Other variables in this file are optional:

mutation_labels: Allows users to map mutation labels to the mutation type ids stored in the outcome files. This will affect how these mutations are labelled in the graphs and tables produced by the pipeline. If not specified, the pipeline will default to usig the SLiM muatation ids specified in the outcome files.

fixation, sfs, fixationprobs: Allow users to specify which mutations to be used for plots and statistics (mean percent error and KL divergence) for a specific outcome through the sub-variable muts. Additionally, they allows users to specify the limits of x axis for the plots of these outcomes using the sub-variable xlim.

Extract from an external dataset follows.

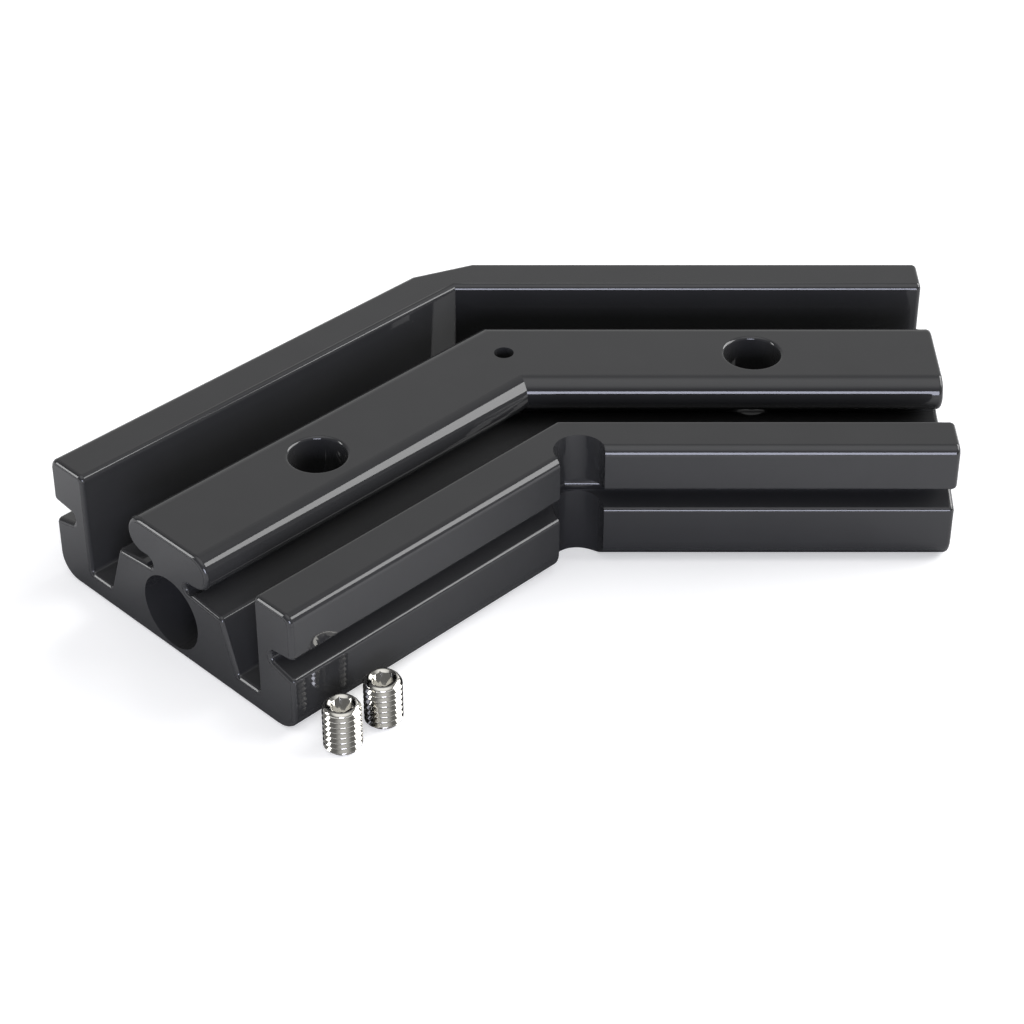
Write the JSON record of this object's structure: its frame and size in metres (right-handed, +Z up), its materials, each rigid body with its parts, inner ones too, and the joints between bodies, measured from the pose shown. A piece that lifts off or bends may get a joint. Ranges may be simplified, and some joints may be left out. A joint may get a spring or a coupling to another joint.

sample_sizes: Allows users to specify the sample sizes for subsampling of replicates when calculating mean percent error, KL divergence, and average root mean squared error (for LD). Note that the pipeline will always calculate these with all replicates, but users may wish to see the impact of using a smaller sample size. The resulting plots and summary tables will have a suffix denoting the sample size (e.g. fixation_100.svg), with a suffix of 0 denoting the use of all replicates.

Profile

snakemake allows the specification of profiles using the --profile option. Each profile is located in the profile directory, and must contain a config.yml file. This allows the specification of default command-line arguments and a cluster job submission environment. It also allows the specification of job resources for a rule. We have included an example profile for the SLURM utility which also specified default resources and resources for two rules. Please refer to the snakemake profiles documentation for more information.

Running the pipeline

Once all the necessary variables in the config.yml file are specified, the pipeline can be run using the snakemake command. Please note that when not using a profile, snakemake requires specification for the number of cores to be used. For example, this runs the pipeline using 1 core:

snakemake --cores 1

Using the included slurm profile, for example:

snakemake --profile profile/slurm

Pipeline results

Once the pipeline is done, it should produce a full_data.csv file in the specified output_dir. In side the output_dir there should be two directores:

  • graphs: contains all the graphs including graphs of the outcomes, graphs of classifier accuracy, graphs of the mean percent errors, and graphs of KL divergence and root mean squared error (for linkage disequilibrium).

  • summary_stats: contains tables for the average values of the outcomes at each scaling factor, classifier accuracy, and values for mean percent errors, KL divergence, and linkage disequilibrium root mean squared error.